Copy only this: the line containing "for name, shapes", the line containing "for node in", and every line between them, exactly as written.

-------- RECORD EXCERPTS --------

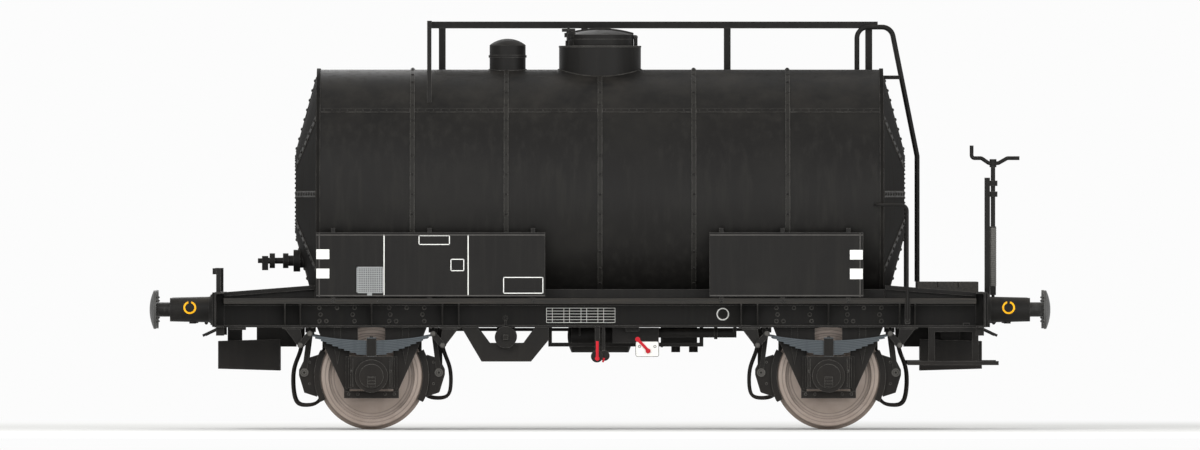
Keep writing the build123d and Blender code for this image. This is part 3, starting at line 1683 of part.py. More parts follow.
def equipment_boxes():
    """Boxes hung under the ends between the draft sills."""
    chest_x0, chest_x1 = cross_outer_x + chest_gap, head_x - chest_inset
    length = chest_x1 - chest_x0
    z1 = sole_z0 - chest_drop
    z0 = z1 - chest_h
    outline = (
        (chest_x0, z1), (chest_x1, z1 - chest_taper), (chest_x1, z0 + chest_taper), (chest_x0, z0))
    body = side_plate(outline, -chest_w / 2, chest_w / 2)
    y0 = draft_gap / 2
    bar_z = z1 - chest_taper
    plate_z = sole_z0 - chest_plate_h
    for y in (-y0 - middle_w, y0):
        for low, high in chest_bar_shares:
            x0, x1 = chest_x0 + length * low, chest_x0 + length * high
            body = body + block(x0, x1, y, y + middle_w, bar_z, sole_z0)
        body = body + block(chest_x0 - chest_plate_w, chest_x0, y, y + cross_t, plate_z, sole_z0)
    return along([body])


def end_steps():
    """Step boards below the platform end, on flat hangers from the solebars."""
    z0 = sole_z0 - step_drop - step_t
    y0 = sole_y1 - step_hanger_t
    step_x0, step_x1 = frame_x - step_in, head_x + step_out
    step_hanger_x = [frame_x - inset for inset in step_hanger_in]
    board = block(step_x0, step_x1, y0, y0 + step_w, z0, z0 + step_t)
    step = board
    for x in step_hanger_x:
        step = step + block(x - step_hanger_w / 2, x + step_hanger_w / 2, y0, sole_y1, z0, sole_z0)
    bar_x0 = step_hanger_x[0] - step_hanger_w / 2
    bar_x1 = step_hanger_x[1] + step_hanger_w / 2
    step = step + block(bar_x0, bar_x1, y0, sole_y1, sole_z0 - step_bar_h, sole_z0)
    return across([step])


def shunter_handles():
    """Blocks with slanted handles under the headstocks."""
    z1 = sole_z0
    z0 = z1 - handle_block_h
    y0 = handle_block_y
    x1 = head_x - step_hanger_t
    foot = block(x1 - handle_block_w, x1, y0, y0 + handle_block_w / 2, z0, z1)
    mid = y0 + handle_block_w / 4
    start = (x1 - handle_r, mid, z1 - handle_r)
    bar = rod(start, (x1 + handle_out + handle_r, mid, z1 - handle_r - handle_fall), handle_r)
    return everywhere([foot + bar])


def lamp_brackets():
    """Upright flat irons with a hooked fork on the valve-end headstock."""
    x1 = -frame_x - lamp_inset
    x0 = x1 - lamp_w
    z1 = head_z1 + lamp_h
    bar = block(x0, x1, lamp_y, lamp_y + lamp_t, head_z1, z1)
    fork = block(x0 - lamp_out, x0, lamp_y, lamp_y + lamp_t, z1 - lamp_fork_h, z1)
    notch_z = z1 - lamp_fork_h + lamp_t
    notch = block(x0 - lamp_out + lamp_t, x0, lamp_y - lamp_t, lamp_y + 2 * lamp_t, notch_z, z1)
    return across([bar + fork - notch])


def info_boards():
    """Blank lettering boards on both sides, held at their tops by hooks on the tank."""
    z0 = plank_z1
    z1 = z0 + board_rise + board_h
    tank_y = math.sqrt(tank_r ** 2 - (tank_z - z1) ** 2)
    boards = []
    groups = (
        (board_left_x0, board_left_x1, board_left_hooks),
        (board_right_x0, board_right_x1, board_right_hooks),
    )
    for x0, x1, hooks in groups:
        board = block(x0, x1, board_y, board_y + board_t, z0 + board_rise, z1)
        for x in hooks:
            h0, h1 = x - board_hook_w / 2, x + board_hook_w / 2
            foot = block(h0, h1, board_y - board_hook_t, board_y, z0, z0 + board_rise + board_hook_h)
            clip = block(h0, h1, board_y - board_hook_t, board_y, z1 - board_hook_h, z1 + board_hook_h)
            hook_z = z1 + board_hook_h
            arm = block(h0, h1, tank_y - board_hook_h, board_y, hook_z - board_hook_t, hook_z)
            board = board + foot + clip + seated_on_tank(arm)
        boards.append(board)
    return across(boards)


pieces = (
    # node name, solids
    ("solebars", solebars()),
    ("headstocks", headstocks()),
    ("cross_members", cross_members()),
    ("inner_sills", draft_sills() + middle_sills()),
    ("side_ribs", side_ribs()),
    ("side_planks", side_planks()),
    ("saddle_bearers", saddle_bearers()),
    ("end_wedges", end_wedges()),
    ("tank_barrel", tank_barrel()),
    ("tank_ends", tank_ends()),
    ("tank_bands", tank_bands()),
    ("manhole_dome", manhole_dome()),
    ("dome_fittings", dome_fittings()),
    ("manhole_lid", lid_with_clamp_lugs()),
    ("lid_bolts", lid_bolts()),
    ("vent_dome", vent_dome()),
    ("walkway_planks", walkway_planks()),
    ("walkway_supports", walkway_posts() + walkway_hoop()),
    ("ladder", ladder()),
    ("end_platform", end_platform()),
    ("handbrake_post", handbrake_post()),
    ("handbrake_spindle", handbrake_spindle()),
    ("handbrake_crank", handbrake_crank()),
    ("grab_rails", grab_rails()),
    ("axle_valve_end", wheelset_axle(-axle_x)),
    ("wheels_valve_end", wheelset_wheels(-axle_x)),
    ("axle_brake_end", wheelset_axle(axle_x)),
    ("wheels_brake_end", wheelset_wheels(axle_x)),
    ("axleboxes", axleboxes()),
    ("axle_guards_valve_end", axle_guards(-axle_x)),
    ("axle_guards_brake_end", axle_guards(axle_x)),
    ("leaf_springs", leaf_springs()),
    ("spring_shackles", spring_shackles()),
    ("spring_brackets", spring_brackets()),
    ("buffer_housings", buffer_housings()),
    ("buffer_plungers", buffer_plungers()),
    ("draw_hooks", draw_hooks()),
    ("couplings", couplings()),
    ("brake_blocks", brake_blocks()),
    ("brake_beams", brake_beams()),
    ("brake_hangers", brake_hangers()),
    ("hanger_brackets", hanger_brackets()),
    ("safety_loops", safety_loops()),
    ("cradle", cradle()),
    ("air_reservoir", air_reservoir()),
    ("brake_cylinder", brake_cylinder()),
    ("pull_rods", pull_rods()),
    ("relay_box", relay_box()),
    ("changeover_plate", changeover_plate()),
    ("brake_levers", release_lever() + changeover_lever()),
    ("outlet_pipes", outlet_pipes()),
    ("outlet_trays", outlet_trays()),
    ("end_outlet_valve", end_outlet_valve()),
    ("equipment_boxes", equipment_boxes()),
    ("end_steps", end_steps()),
    ("shunter_handles", shunter_handles()),
    ("lamp_brackets", lamp_brackets()),
    ("info_boards", info_boards()),
)

os.makedirs("parts", exist_ok=True)
for name, shapes in pieces:
    solids = [solid for shape in shapes for solid in shape.solids()]
    export_step(Compound(solids), "parts/" + name + ".step")
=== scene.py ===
# %% [markdown]
# # Dressing a two-axle tank wagon
# The wagon's solids come packed, one object for each node, and they already have their size and place.
# This lesson gives them their finishes and adds what is too fine for solids: rivets, bolts, threads,
# board frames and painted marks. Lengths are in metres and +X points to the handbrake end.

# %% Load the frame
import bmesh
import bpy
import json
import math
import numpy as np
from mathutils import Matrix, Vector

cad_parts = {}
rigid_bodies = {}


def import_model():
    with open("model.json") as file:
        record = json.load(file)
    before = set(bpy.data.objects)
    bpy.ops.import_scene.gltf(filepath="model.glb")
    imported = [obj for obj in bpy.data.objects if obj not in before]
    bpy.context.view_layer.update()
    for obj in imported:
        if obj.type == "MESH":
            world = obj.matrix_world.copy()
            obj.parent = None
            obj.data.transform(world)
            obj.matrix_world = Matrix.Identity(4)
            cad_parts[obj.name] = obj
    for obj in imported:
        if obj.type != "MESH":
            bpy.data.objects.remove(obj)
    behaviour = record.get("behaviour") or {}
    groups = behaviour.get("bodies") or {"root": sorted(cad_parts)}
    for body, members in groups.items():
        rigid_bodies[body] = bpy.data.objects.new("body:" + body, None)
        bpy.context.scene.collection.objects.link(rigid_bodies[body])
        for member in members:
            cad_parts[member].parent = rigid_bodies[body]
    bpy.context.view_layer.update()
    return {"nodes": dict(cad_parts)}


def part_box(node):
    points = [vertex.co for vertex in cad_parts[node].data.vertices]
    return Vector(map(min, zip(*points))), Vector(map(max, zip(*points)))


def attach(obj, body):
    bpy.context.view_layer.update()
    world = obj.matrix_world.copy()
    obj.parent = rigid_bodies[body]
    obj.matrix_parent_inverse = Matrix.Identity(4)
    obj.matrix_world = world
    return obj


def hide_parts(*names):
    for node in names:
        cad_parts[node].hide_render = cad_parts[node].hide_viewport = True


for leftover in list(bpy.data.objects):
    bpy.data.objects.remove(leftover)
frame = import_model()

# %% [markdown]
# ## Shapes as points and faces
# A rivet or a bolt is made hundreds of times. An object for each would be slow, and an array modifier
# can't follow a cone or a frame. So every small shape is a pair of points and faces, made once round
# its own Z axis, copied to each place by plain arithmetic, and joined into one mesh for each group.

# %% Join sections, and turn a profile round Z
def lofted(sections, closed=False):
    """A solid through sections of as many points each, capped at both ends or closed to a ring."""
    count, wide = len(sections), len(sections[0])
    faces = []
    for i in range(count if closed else count - 1):
        here, there = wide * i, wide * ((i + 1) % count)
        for k in range(wide):
            n = (k + 1) % wide
            faces.append((here + k, here + n, there + n, there + k))
    if not closed:
        faces += [tuple(range(wide))[::-1], tuple(wide * (count - 1) + k for k in range(wide))]
    return np.array(sections, float).reshape(-1, 3), faces


def turned(profile, sides=12):
    """A solid of revolution from (radius, height) pairs that start and end on the axis or on a rim."""
    turns = [2 * math.pi * i / sides for i in range(sides)]
    return lofted([[(r * math.cos(a), r * math.sin(a), h) for a in turns] for r, h in profile])


def dome_head(radius, height, sides=10, rings=3):
    """A round rivet head standing on the plane Z = 0."""
    steps = [math.pi / 2 * i / rings for i in range(rings + 1)]
    profile = [(radius * max(math.cos(s), 0.05), height * math.sin(s)) for s in steps]
    return turned([(radius, -height / 2), *profile], sides)


def bolt_head(radius, height):
    """A hexagon head with a bevelled top, on a round washer."""
    washer, nut = radius * 1.35, height * 0.3
    disc = turned([(washer, -nut), (washer, nut * 0.8), (washer * 0.94, nut)], 12)
    head = turned([(radius, nut * 0.9), (radius, height * 0.85), (radius * 0.82, height)], 6)
    return joined([disc, head])


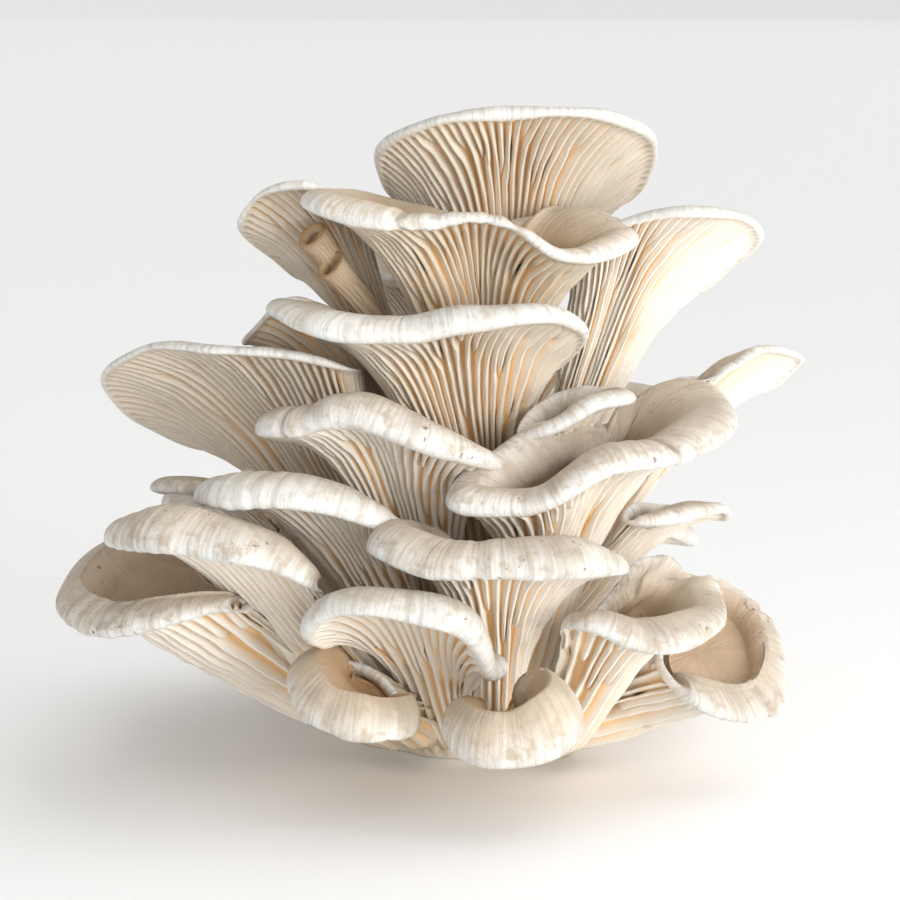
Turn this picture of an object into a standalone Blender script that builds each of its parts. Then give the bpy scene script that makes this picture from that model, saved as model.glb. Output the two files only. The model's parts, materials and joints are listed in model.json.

--------

■ RESULT:
for name, shapes in pieces:
    solids = [solid for shape in shapes for solid in shape.solids()]
    export_step(Compound(solids), "parts/" + name + ".step")
=== scene.py ===
# %% [markdown]
# # Dressing a two-axle tank wagon
# The wagon's solids come packed, one object for each node, and they already have their size and place.
# This lesson gives them their finishes and adds what is too fine for solids: rivets, bolts, threads,
# board frames and painted marks. Lengths are in metres and +X points to the handbrake end.

# %% Load the frame
import bmesh
import bpy
import json
import math
import numpy as np
from mathutils import Matrix, Vector

cad_parts = {}
rigid_bodies = {}


def import_model():
    with open("model.json") as file:
        record = json.load(file)
    before = set(bpy.data.objects)
    bpy.ops.import_scene.gltf(filepath="model.glb")
    imported = [obj for obj in bpy.data.objects if obj not in before]
    bpy.context.view_layer.update()
    for obj in imported:
        if obj.type == "MESH":
            world = obj.matrix_world.copy()
            obj.parent = None
            obj.data.transform(world)
            obj.matrix_world = Matrix.Identity(4)
            cad_parts[obj.name] = obj
    for obj in imported:
        if obj.type != "MESH":
            bpy.data.objects.remove(obj)
    behaviour = record.get("behaviour") or {}
    groups = behaviour.get("bodies") or {"root": sorted(cad_parts)}
    for body, members in groups.items():
        rigid_bodies[body] = bpy.data.objects.new("body:" + body, None)
        bpy.context.scene.collection.objects.link(rigid_bodies[body])
        for member in members:
            cad_parts[member].parent = rigid_bodies[body]
    bpy.context.view_layer.update()
    return {"nodes": dict(cad_parts)}


def part_box(node):
    points = [vertex.co for vertex in cad_parts[node].data.vertices]
    return Vector(map(min, zip(*points))), Vector(map(max, zip(*points)))


def attach(obj, body):
    bpy.context.view_layer.update()
    world = obj.matrix_world.copy()
    obj.parent = rigid_bodies[body]
    obj.matrix_parent_inverse = Matrix.Identity(4)
    obj.matrix_world = world
    return obj


def hide_parts(*names):
    for node in names:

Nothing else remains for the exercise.